Non-competitive services, in contrast, will retain the Commission-sanctioned limitation of liability and its attendant lower costs, which benefit ratepayers. Even without a Commission-sanctioned limitation of liability, carriers will be free to follow standard commercial practices by establishing contractual limitations for their non-tariffed services. Consumers, who have very limited recourse today when they seek damages, would be able to pursue their claims in court, including in small claims court where appropriate.

As we have indicated, we will not detariff all fully competitive services at this time. However, after weighing parties' comments and the staff's analysis, we have decided to configure our limitation of liability rule largely as though we had. A Commission-sanctioned limitation will apply to those services not designated as competitive services in the Definitions section, i.e., to all GRC-LEC tariffed services, and the NRF-LECs' Category I tariffed services. We stress that the distinction between limited liability and no limited liability is to be made on a service-by-service rather than a carrier by carrier basis. Thus, NRF-LECs will have their liability limited for claims arising from non-competitive tariffed services, but not for claims arising from competitive services.

Following this policy, we would prefer the CMRS carriers' services, being fully competitive and entirely free from rate regulation, have no Commission-sanctioned limitation of liability. CMRS providers, however, argue that federal law65 grants them the same limitation of liability as LECs. Our staff and some other parties differ on this point, reading P.L. 106-81 as pertaining to CMRS liability arising from the provision of 911 services only.66 However, even if P.L. 106-81 is relevant here, it does not define which of the differing liability levels for LECs is to be the reference. Under our policy, LECs will have no Commission-sanctioned limitation for their Category II and Category III services which most closely parallel the CMRS carriers' service offerings. Is this to be P.L. 106-81's CMRS-to-LEC equivalency standard? This is a determination we need not make. Nothing in the law, federal or state, requires the Commission to affirmatively assert a limitation of liability for CMRS carriers' services. If such a limitation is to be, it will arise from P.L. 106-81's operation on the limitation afforded to LECs, not from a finding by this Commission that such a limitation is warranted for CMRS. The courts, not the Commission, adjudicate claims for damages. Now that we have established our limitation of liability policy for LECs, if and when claims for damages arise against CMRS providers, it will be the courts that the CMRS carriers will have to persuade.

Our new policy addresses a major concern staff expressed in its report:


In compliance with PU Code 495.7, the Commission, by D.98-08-031 established procedures to detariff services based upon an IEC carrier's request. The result is divergent application of the limitation of liability within a class of carrier for which the Commission no longer establishes rates, based solely upon filing of tariffs. Thus, an incentive exists for IECs to continue to file tariffs with the Commission in order to maintain the limitation of liability.
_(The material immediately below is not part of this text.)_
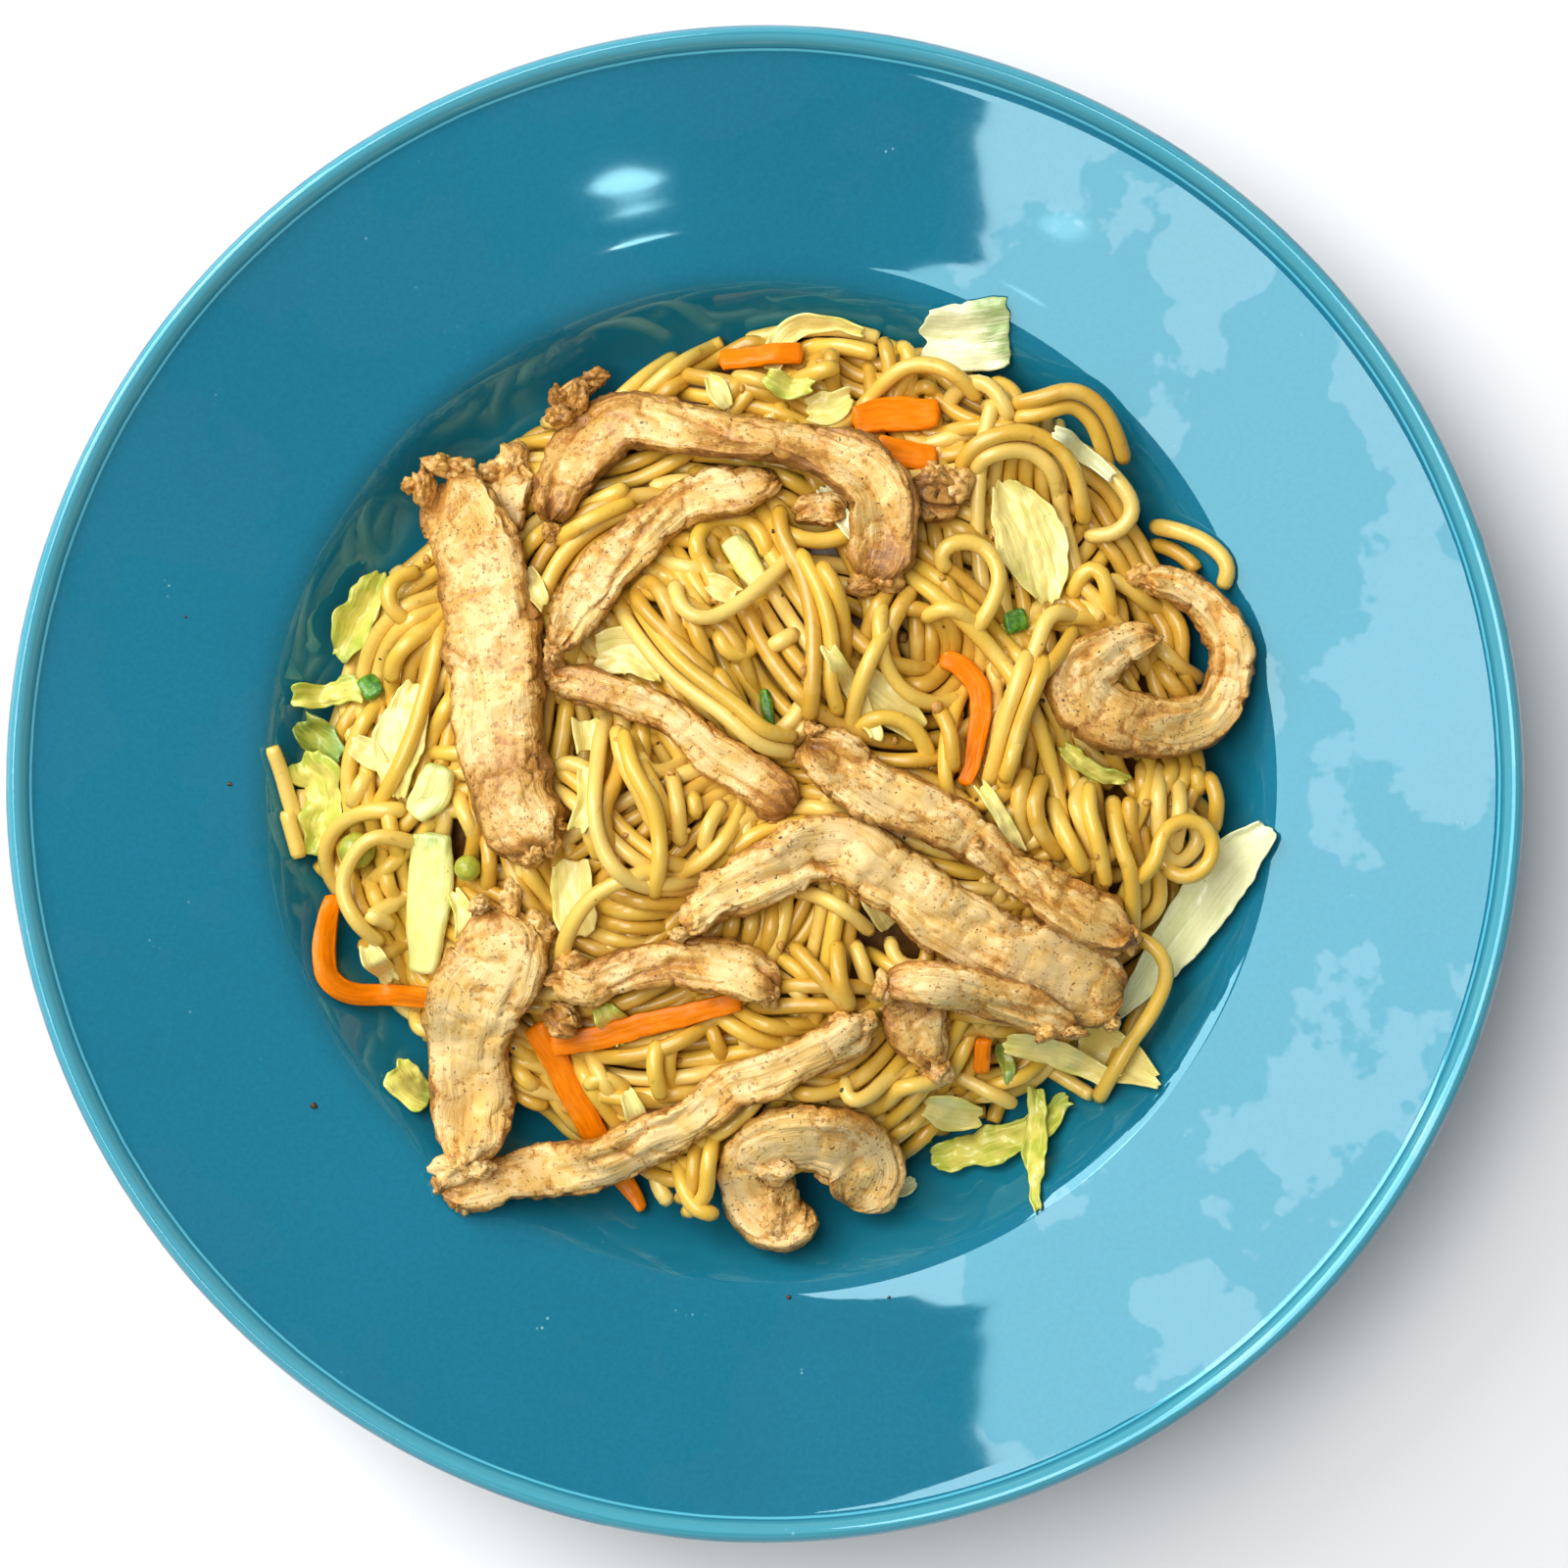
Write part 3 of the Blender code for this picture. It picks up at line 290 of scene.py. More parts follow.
# Noodles that cross over leaves, laid last: how many side by side, and their route.
OVER_ROUTES = (
    (2, (
        (-26.3, 36.7), (-24.5, 32.3), (-21.9, 27.9), (-15.8, 20.4), (-6.2, 13.1), (-0.4, 8.2), (5.5, 7),
    )),
    (1, (
        (21.7, 37.5), (20.3, 29.7), (20.9, 22.3), (24.7, 16.4), (30.6, 14.3), (36.2, 16.9),
        (38.8, 22.7), (37.6, 27.9), (32.7, 31.1), (27.8, 29.3),
    )),
    (1, ((14.2, 1.7), (14.6, 7.5), (18.1, 11.2), (23, 11.7), (27.1, 9.1), (29.6, 3.8))),
    (1, (
        (64.5, -27.1), (69.7, -29), (72.3, -34), (69.9, -41), (65.9, -47.1), (62.9, -52.4),
        (60.5, -57.9),
    )),
    (1, (
        (38.3, 68.9), (34.8, 72.4), (30.5, 74.7), (25.2, 74.7), (20, 70.7), (15.6, 66), (11.4, 63.4),
        (6, 63.5),
    )),
    (1, ((-16.1, 35.8), (-14.4, 30.7), (-10.2, 29), (-5, 31.4), (0.8, 36.3), (5.5, 41.9), (7.2, 48))),
    (1, ((-36.7, -32.3), (-34.5, -25.8), (-30.5, -20.1), (-24.5, -16.8), (-17.5, -14.7))),
    (1, ((-25.2, 9.6), (-23.1, 2.6), (-19.6, -3.8), (-18.4, -12.2), (-19.6, -20.1))),
    (1, (
        (-27.7, 15.4), (-29.4, 6.1), (-29.8, -5.2), (-27.8, -12.6), (-23.6, -17.1), (-16.7, -18.7),
        (-9.5, -16.8), (-4.8, -12), (-3.1, -6.1), (-4.1, 0.9),
    )),
    (1, ((-57.9, 35.8), (-58.4, 26.2), (-60.3, 17.5), (-62.6, 9.6), (-66.1, 1.7), (-70.2, -4.9))),
    (1, ((-64.3, -4.5), (-73.4, -5.4), (-79, -9.8), (-79.7, -16.1), (-75.5, -22.7), (-70.8, -27.6))),
    (1, ((-62, -10.8), (-69.2, -9.3), (-73.7, -12.9), (-75.7, -18.8), (-73, -24.8), (-69, -28.8))),
    (1, (
        (66.2, -17.5), (69.4, -14), (70.8, -9.1), (73.9, -6.6), (77.8, -7), (80.2, -10.1),
        (79.5, -14.3), (76.4, -16.6), (72.9, -16.1), (70.8, -12.9),
    )),
    (1, ((21.7, 27.9), (17.4, 19.2), (15.3, 10.5), (17.4, 1.7), (21.7, -2.6))),
)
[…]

Since tariffed, competitive services will no longer enjoy a Commission-sanctioned limitation of liability, the incentive to file tariffs to obtain liability protection will disappear.
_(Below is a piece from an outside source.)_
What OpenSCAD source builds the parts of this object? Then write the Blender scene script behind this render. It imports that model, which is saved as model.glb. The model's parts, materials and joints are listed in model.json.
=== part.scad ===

The effect of our new policy is that limitation of liability provisions in carriers' tariffs for non-competitive services will remain in effect. Non-tariffed services, which pursuant to Part 2, Rule 3(d) may be offered only on a contract basis, henceforth will have no Commission-sanctioned limitation of liability. Carriers may include reasonable commercial limitation of liability provisions for non-tariffed competitive services in their contracts with consumers. To the extent that carriers have limitation of liability provisions for competitive services in their tariffs, they will now be required to conform those tariffs to this order.

Several commenters representing carriers requested we hold evidentiary hearings on limitation of liability, saying they would introduce evidence to prove the very great impact loss of a Commission-sanctioned limitation would have on carriers. Their argument is based on increased liability causing increased risk of litigation, which would generate higher legal costs, damages and other costs, potentially leading to higher rates and for some carriers, inability to remain in business. We have recognized both the advantages and disadvantages of eliminating limitation of liability and have taken these potential impacts into account. Removal of the Commission-sanctioned limitation will be limited to competitive services, so the loss of some carriers would be taken up by others. Even if we were to assume that removal of the Commission-sanctioned limitation of liability for competitive services would increase the carriers' exposure to lawsuits, damage awards and legal and other costs, and those increased costs were to be borne through some combination of higher rates and lower profits, and even if we were further to assume the result to be that some carriers would be less viable (perhaps even to the extent of exiting), it would not change the outcome here. All businesses face risks, including risks of litigation. Most incorporate the resulting costs into their rates and profits (or losses) rather than externalizing them as is currently the case for the regulated competitive carriers. That is the nature of competition. Thus, even assuming the carriers were able to prove the effects they claim, it would not affect our conclusion. The evidentiary hearings carriers request would serve no purpose and are not needed.

63 § 495.7(h): "Any telecommunications service exempted from the tariffing requirements of Sections 454, 489, 491, and 495 shall not be subject to the limitation on damages that applies to tariffed telecommunications services." 64 As one of the largest ILECs acknowledged while attempting to make a different point: "There is no doubt that, in the absence of limitation of liability protections, there would be an economic incentive to provide a higher quality of service to customers who could incur significant damages as the result of a service outage and who have the means to file a lawsuit." 65 Wireless Communications and Safety Act of 1999, P.L. 106-81, which enacted 47 USCS § 615a. 66 § 495.7, which would otherwise dictate that CMRS carriers, being exempted from tariff filing requirements, may not have a Commission-sanctioned limitation, does not apply to CMRS per § 495.7(i).